Laurence Metrick learned this the hard way. For three years, he tried making old fashioned ice in his front yard. But he and his two kids were force to skip two of the three seasons because of slush. "I didn't like it," says the director of Metrick Entertainment, a communications company. "I'd be out their watering forever. The odd time, I'd fall in a puddle of water."
So one day eight years ago, Mr. Metrick, vacillating between investing in a better rink or a new Porsche, called Custom Ice Inc., a Burlington, Ont., company that had launched a few months earlier to build residential ice sheets and refrigeration units. "it turned out the rink was cheaper than the Porsche," Mr Metrick says. The company installed a 50-by-30-foot ice surface with a small cooling unit. "It was by far the best dumb thing I've ever done in my life," he says.
The mini-rink takes its share of labours. His two boys, 16 and 13, have spent much of this winter shoveling snow and resurfacing the ice with hot water. "In our house, anyone who wants to take a shower at night - too bad!" Mr.

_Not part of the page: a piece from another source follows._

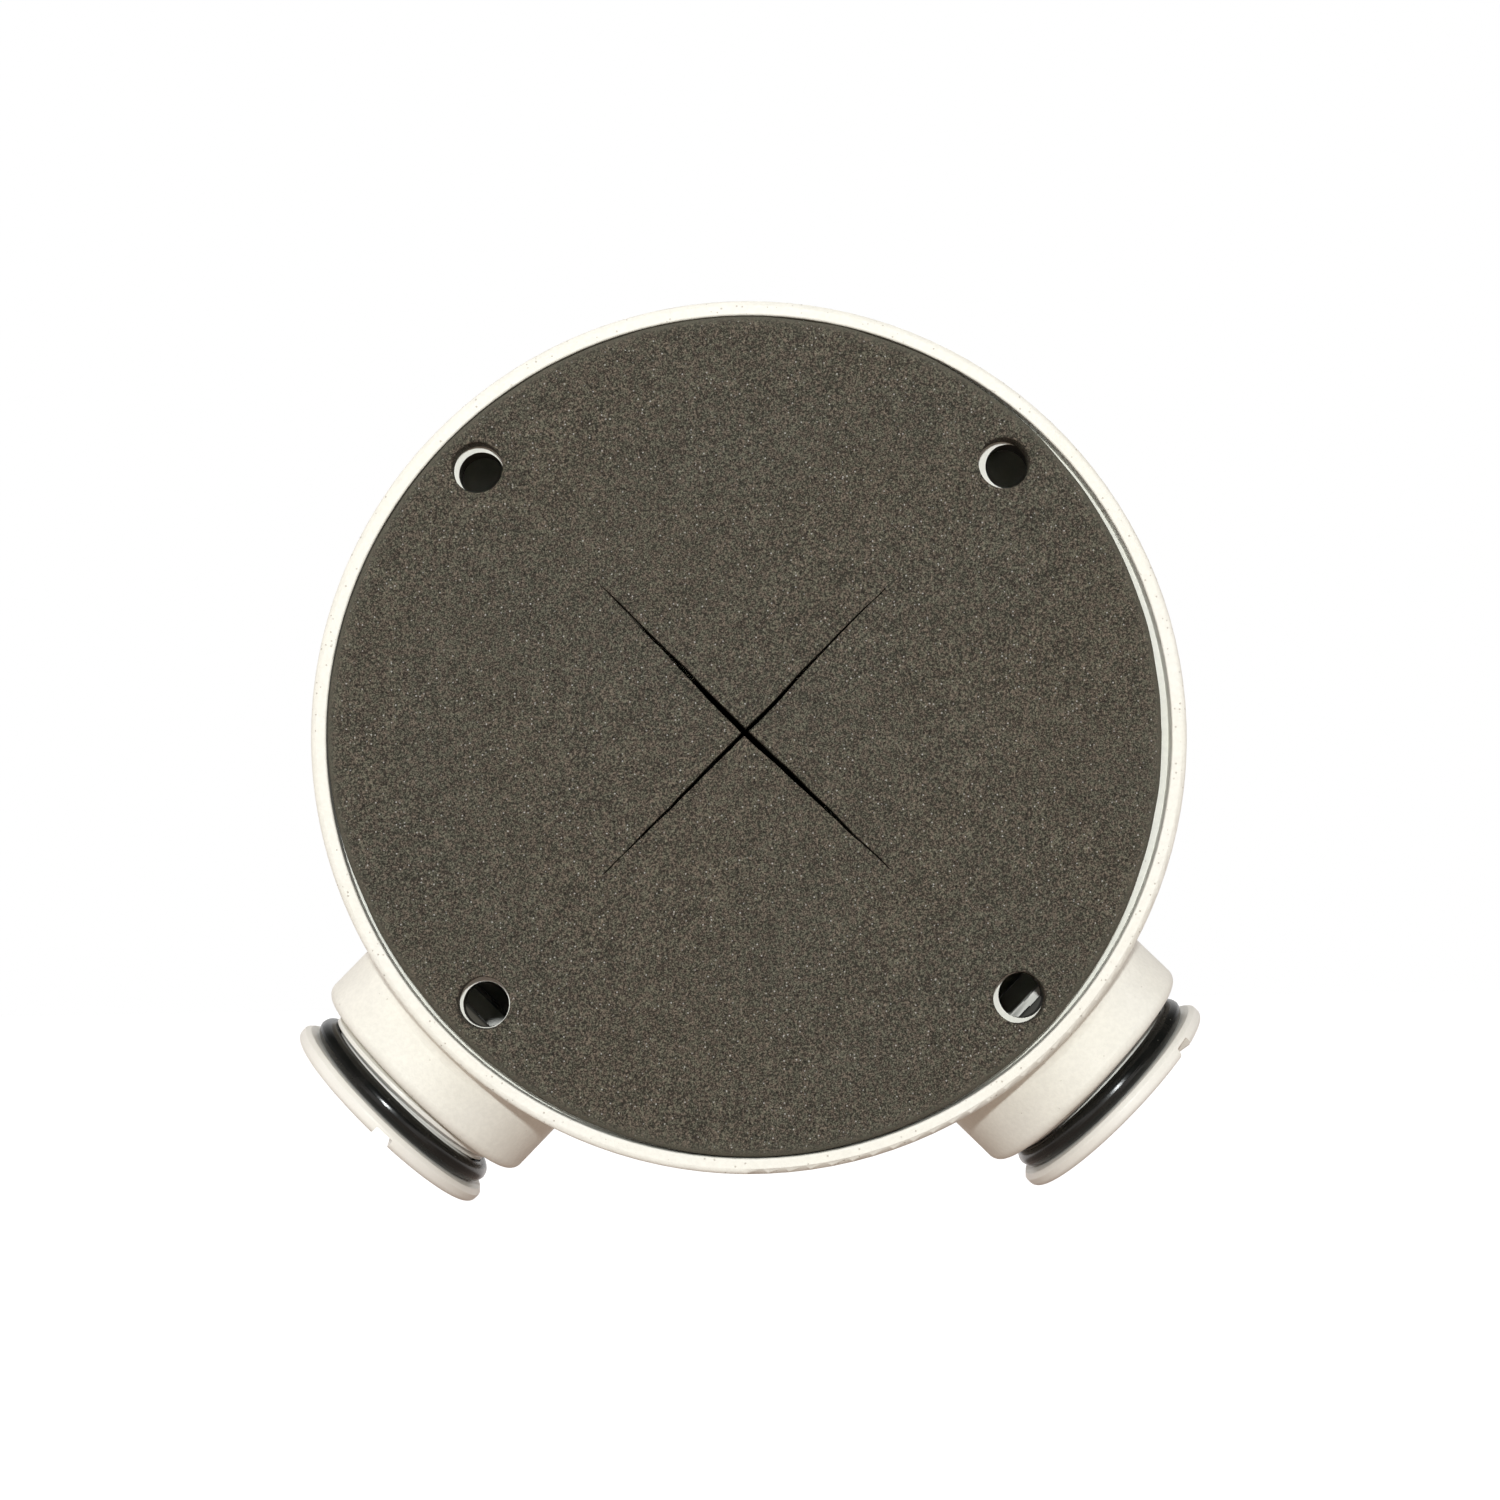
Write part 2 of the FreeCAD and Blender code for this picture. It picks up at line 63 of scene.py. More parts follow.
def node_span(name):
    """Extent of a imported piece's box."""
    low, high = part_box(name)
    return high - low


def turning_joint(side):
    """The joint that a plug turns on."""
    return next(joint for joint in frame["joints"] if joint["name"] == side + "_plug_turn")


def conduit_place(side):
    """Matrix of one conduit entry: Z runs outward, X faces the wall."""
    joint = turning_joint(side)
    outward = Vector(joint["axis"]).normalized()
    toward_wall = Vector((0, -1, 0))
    across = outward.cross(toward_wall)
    turned = Matrix((toward_wall, across, outward)).transposed().to_4x4()
    return Matrix.Translation(Vector(joint["pos_m"])) @ turned


def ring_height(side):
    """Distance of an O-ring's middle along its conduit axis."""
    return (conduit_place(side).inverted() @ node_middle(side + "_plug_seal_ring")).z


SIDES = ("left", "right")
BODY_R = node_span("cover_plate").x / 2
GASKET_LOW, GASKET_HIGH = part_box("wall_gasket")
GASKET_MIDDLE = (GASKET_LOW + GASKET_HIGH) / 2
GASKET_R = (GASKET_HIGH.x - GASKET_LOW.x) / 2
GASKET_THICK = GASKET_HIGH.y - GASKET_LOW.y
FLANGE_PLAY = 0.005 * MM
FLANGE_R = node_span("left_plug").y / 2 - FLANGE_PLAY
RING_OUTER = node_span("left_plug_seal_ring").y / 2
RING_SLANT = node_span("left_plug_seal_ring").x / 2
RING_R = (RING_OUTER - RING_SLANT) / (1 - math.sqrt(0.5))
RING_TUBE = RING_OUTER - RING_R

WALL_HOLE_CIRCLE_R = 46.15 * MM
WALL_HOLE_PLACE = WALL_HOLE_CIRCLE_R * math.sqrt(0.5)

# ---------------------------------------------------------------- sizes of the moulded and cut details

# Conduit thread and plug
THREAD_PITCH = 1.814 * MM
THREAD_CREST_R = 13.17 * MM
THREAD_ROOT_R = 12.02 * MM
THREAD_FIT = 0.03 * MM
THREAD_BEGIN_FROM_SLOT = math.radians(32.6)
THREAD_BEGIN_INSET = 0.72 * MM
THREAD_COLUMNS = 96
THREAD_ROWS = 16
PLUG_CREST_SHARE, PLUG_FLANK_SHARE = 0.20, 0.88
BORE_CREST_SHARE, BORE_FLANK_SHARE = 0.22, 0.90
BORE_R = 13.22 * MM
BOSS_END = 60.8 * MM
BORE_INNER_END = 51.2 * MM
BORE_CHAMFER = 0.6 * MM
LINER_R = 13.7 * MM
COLLAR_R = 15.0 * MM
COLLAR_FACE = 48.25 * MM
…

Metrick's ice lasts for about five months in a climate where the average natural rink yields little more than six weeks of good skating.
That extended shinny schedule comes at a price. The average Custom Ice rink costs about $75,000, according to the company, and it has sold fully enclosed models complete with bleacher seating and stadium lighting for about $1-million. "A lot of parents just want their kids to have that extra little edge," says Glenn Winder, vice-president of Custom Ice. "Every parent with a kid between the ages of 5 and 10 thinks they have a future NHLer on their hands. They call our rinks the scholarship fund."